Abreu spent the better part of his spell at the Estádio do Marítimo registered with the reserve side. His first Primeira Liga appearance with the first team occurred on 1 February 2015, when he came on as a late substitute in a 1−1 away draw against Académica de Coimbra; in May 2014, he renewed his contract until June 2017.

On 10 July 2017, Abreu signed a two-year deal with LigaPro team F.C. Penafiel as a free agent. With 12 goals in his first season, he ranked seventh in the league's goalscorers, including a hat-trick on 21 October in a 4–1 home victory over Sporting CP B.

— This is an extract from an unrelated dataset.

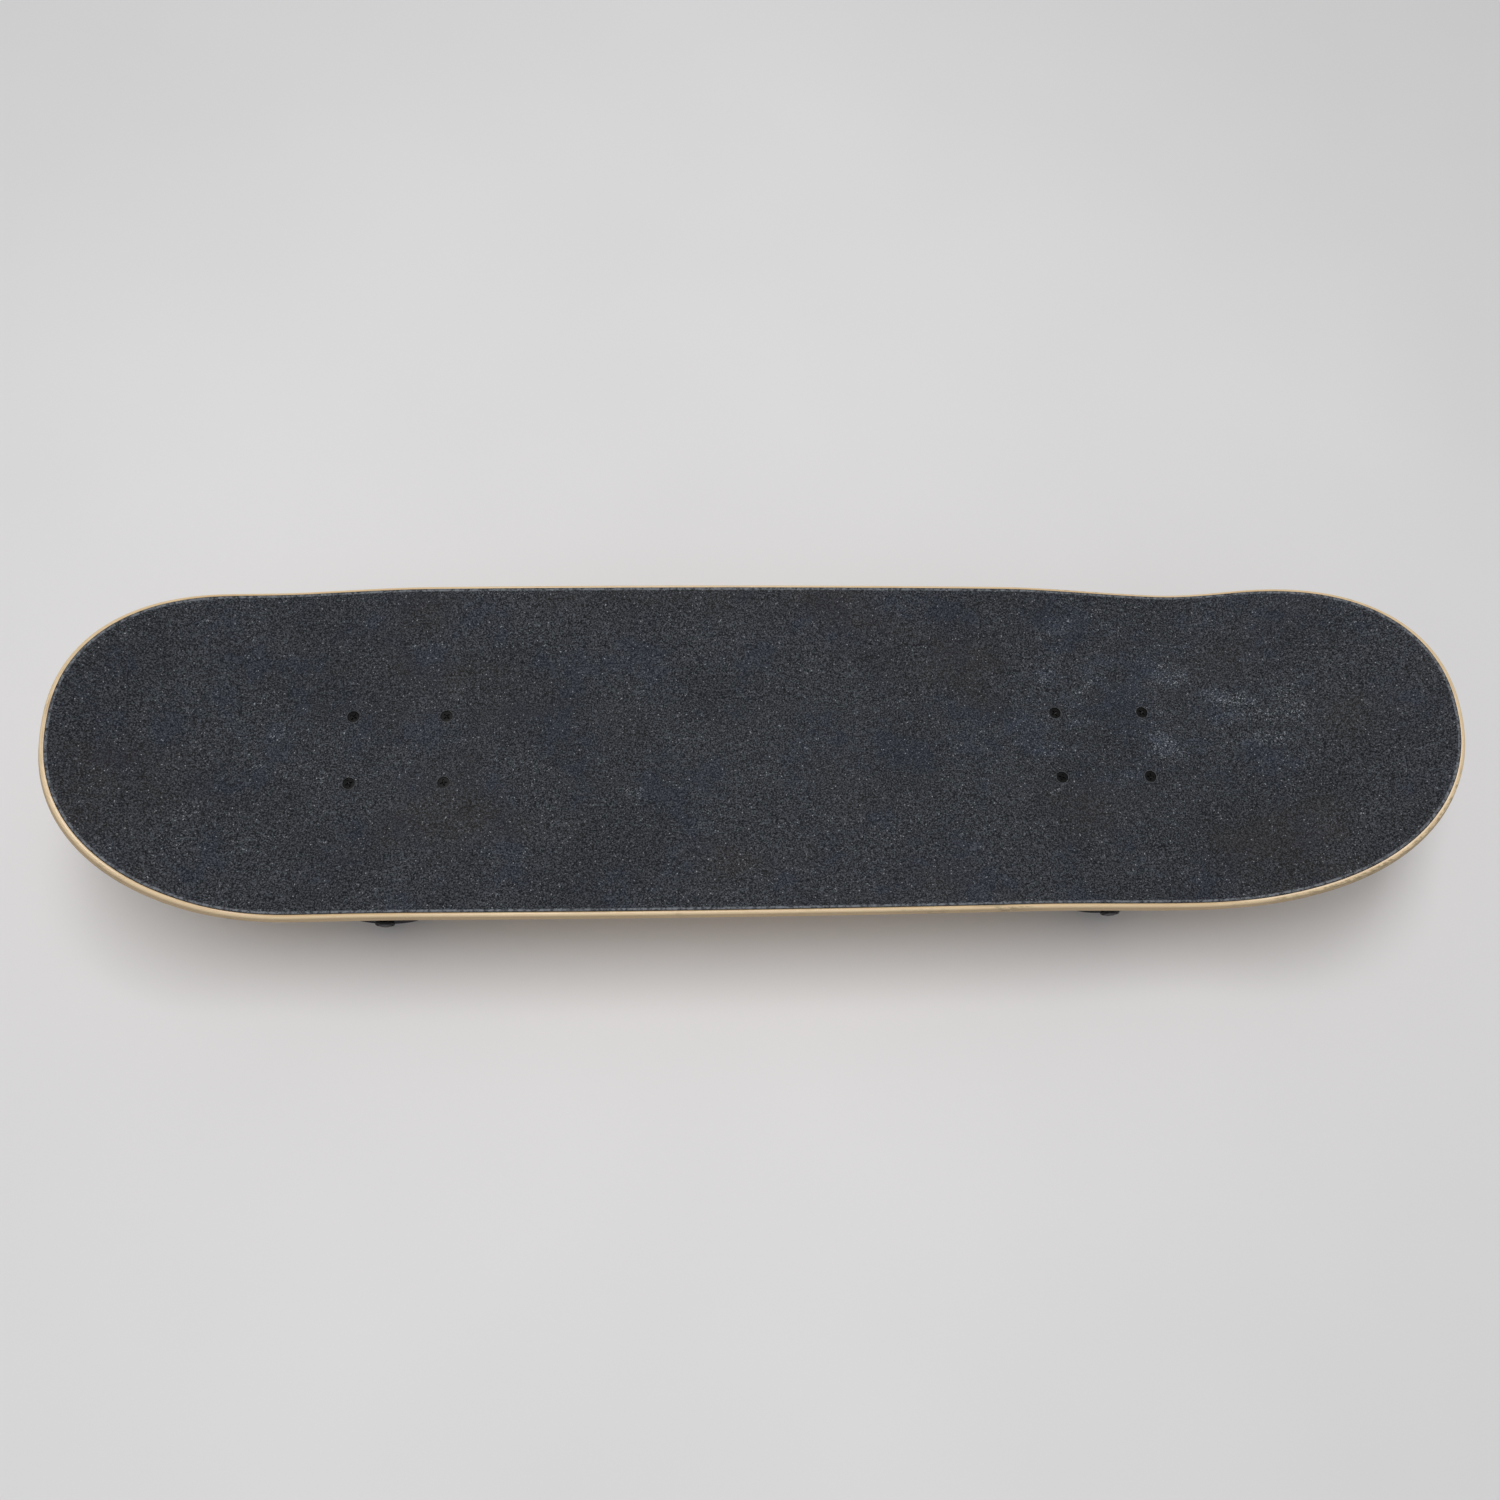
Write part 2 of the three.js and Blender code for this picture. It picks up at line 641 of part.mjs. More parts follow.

In June 2019, Abreu returned to the top division when he joined Moreirense F.C. for three years; he released himself from an agreement with Gil Vicente F.C. in order to do so. On 11 August, at home to precisely that team, he scored his first top-flight goal to open a 3–0 win, and from February to March 2020 he netted in six consecutive games, ending with one in a 2–0 defeat of former club Marítimo. He finished the campaign as an ever-present with 13 goals, the fifth-most in the league.

On 13 October 2020, Abreu signed for Saudi Professional League club Al Batin FC in a €2.5 million transfer, under Portuguese manager José Garrido. He scored on his debut 16 days later, equalising in a 2–1 home win over Al Raed FC.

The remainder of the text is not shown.